In order to promote trade, investments and cooperation Brazil and China signed Tuesday, May 19, in Beijing, 13 agreements. Moreover, Brazilian state-controlled oil and gas multinational Petrobras got itself a US$ 10 billion Chinese loan. Both countries also agreed that bilateral trade in the near future is to be done using the real and the yuan.
The accords were signed in the framework of Brazilian president Luiz Inácio Lula da Silva official three-day visit to China where he arrived with several ministers and a delegation of 240 businessmen with the purpose of consolidating the "strategic partnership" with Beijing.
Under the terms of the agreement China, the world's second-biggest energy consumer, will provide the loan to Petrobras, which will supply 150.000 barrels of crude a day this year and 200,000 barrels in 2010, said Petrobras CEO José Sérgio Gabrielli.
"This visit will create new opportunities for the development of bilateral relations between China and Brazil" said Chinese President Hu Jintao at the Great Hall of the People where the two nations signed 13 accords.
Petrobras needs to find alternative sources of financing after crude prices plunged about 60% from a record 147.27 USD a barrel last year. Petrobras plans to spend 174.4 billion USD to explore its so-called pre-salt fields over a five-year period.
Petrobras announced in November 2007 the discovery of the Tupi offshore field, which may hold up to 8 billion barrels of oil, making it the largest find in the Americas since Mexico's Cantarell. The corporation plans to pump 1.8 million barrels of oil a day from the fields by 2020, Gabrielli has said.

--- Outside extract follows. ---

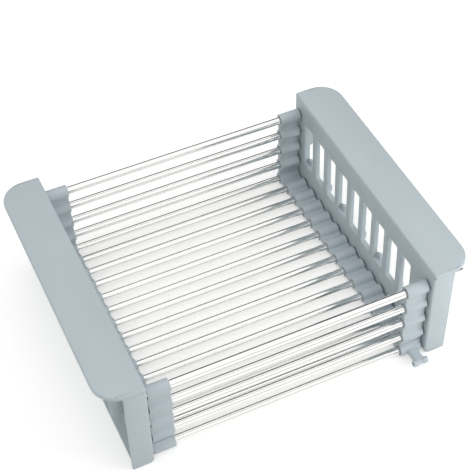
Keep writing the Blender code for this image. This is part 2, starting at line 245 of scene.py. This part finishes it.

The Brazilian delegation is seeking to attract investment and open China's markets to Brazilian exports beyond oil, soy and iron to help overcome the country's sharpest economic contraction on record. China is securing energy resources to power its economy the world's third-largest, by offering loans to oil-producing countries including Russia, Venezuela and Kazakhstan.
"The systemic challenges facing the world economy underscores the growing responsibilities of emerging economies" President Lula da Silva wrote in an article published in the state-owned China Daily.

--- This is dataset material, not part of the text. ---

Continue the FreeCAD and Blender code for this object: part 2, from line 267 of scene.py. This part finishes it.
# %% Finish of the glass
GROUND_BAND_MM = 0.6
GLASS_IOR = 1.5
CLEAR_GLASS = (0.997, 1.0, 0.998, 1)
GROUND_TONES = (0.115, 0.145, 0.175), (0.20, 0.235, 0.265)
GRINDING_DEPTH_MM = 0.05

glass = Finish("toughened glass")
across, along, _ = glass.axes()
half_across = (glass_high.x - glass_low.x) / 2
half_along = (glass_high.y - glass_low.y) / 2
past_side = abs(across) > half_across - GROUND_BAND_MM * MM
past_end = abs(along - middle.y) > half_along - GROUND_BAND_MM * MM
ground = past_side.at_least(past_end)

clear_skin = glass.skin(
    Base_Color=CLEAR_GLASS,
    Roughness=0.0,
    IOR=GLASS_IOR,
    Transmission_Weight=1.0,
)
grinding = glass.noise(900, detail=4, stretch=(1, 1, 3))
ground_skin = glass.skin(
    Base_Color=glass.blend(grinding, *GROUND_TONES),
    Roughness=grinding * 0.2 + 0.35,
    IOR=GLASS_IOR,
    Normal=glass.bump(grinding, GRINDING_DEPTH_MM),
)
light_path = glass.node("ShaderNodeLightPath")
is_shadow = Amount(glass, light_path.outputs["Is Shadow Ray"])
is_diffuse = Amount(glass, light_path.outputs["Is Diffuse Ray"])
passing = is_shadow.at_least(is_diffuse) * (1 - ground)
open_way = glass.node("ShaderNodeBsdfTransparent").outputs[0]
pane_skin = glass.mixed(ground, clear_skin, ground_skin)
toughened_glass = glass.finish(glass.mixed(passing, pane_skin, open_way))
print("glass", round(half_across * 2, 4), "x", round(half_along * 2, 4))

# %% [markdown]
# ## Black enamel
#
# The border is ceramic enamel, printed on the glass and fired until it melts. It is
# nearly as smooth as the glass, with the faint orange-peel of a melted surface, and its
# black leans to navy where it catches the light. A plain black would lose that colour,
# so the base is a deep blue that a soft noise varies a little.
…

China became Brazil's leading trade partner this year after the global recession choked sales to the US. Brazil's economy, Latin America's largest, may contract by the most in 19 years as the global recession prompts domestic manufacturers to scale back output.
The two countries are also working to coordinate financial policy matters and research ways to conduct trade in their respective local currencies, the Yuan and Real, said Brazil's Foreign Minister Celso Amorim.
The discussions are the latest signal that developing nations are seeking to reduce their reliance on a weakening US dollar. Talks have been focused on improving financial service systems, Amorim said.
Brazil and China must build a "more just and fair international order," the Brazilian president wrote in a commentary published in the official China Daily on Tuesday. Brazil and China have a "shared responsibility to help bring about the fundamental reforms in global governance that the world so urgently needs," he wrote without mentioning the currency issue.
China PetroChemical Corp., the nation's largest refiner, will also explore for oil in two areas in Brazil, Zhang Goubao said the head of the National Energy Administration.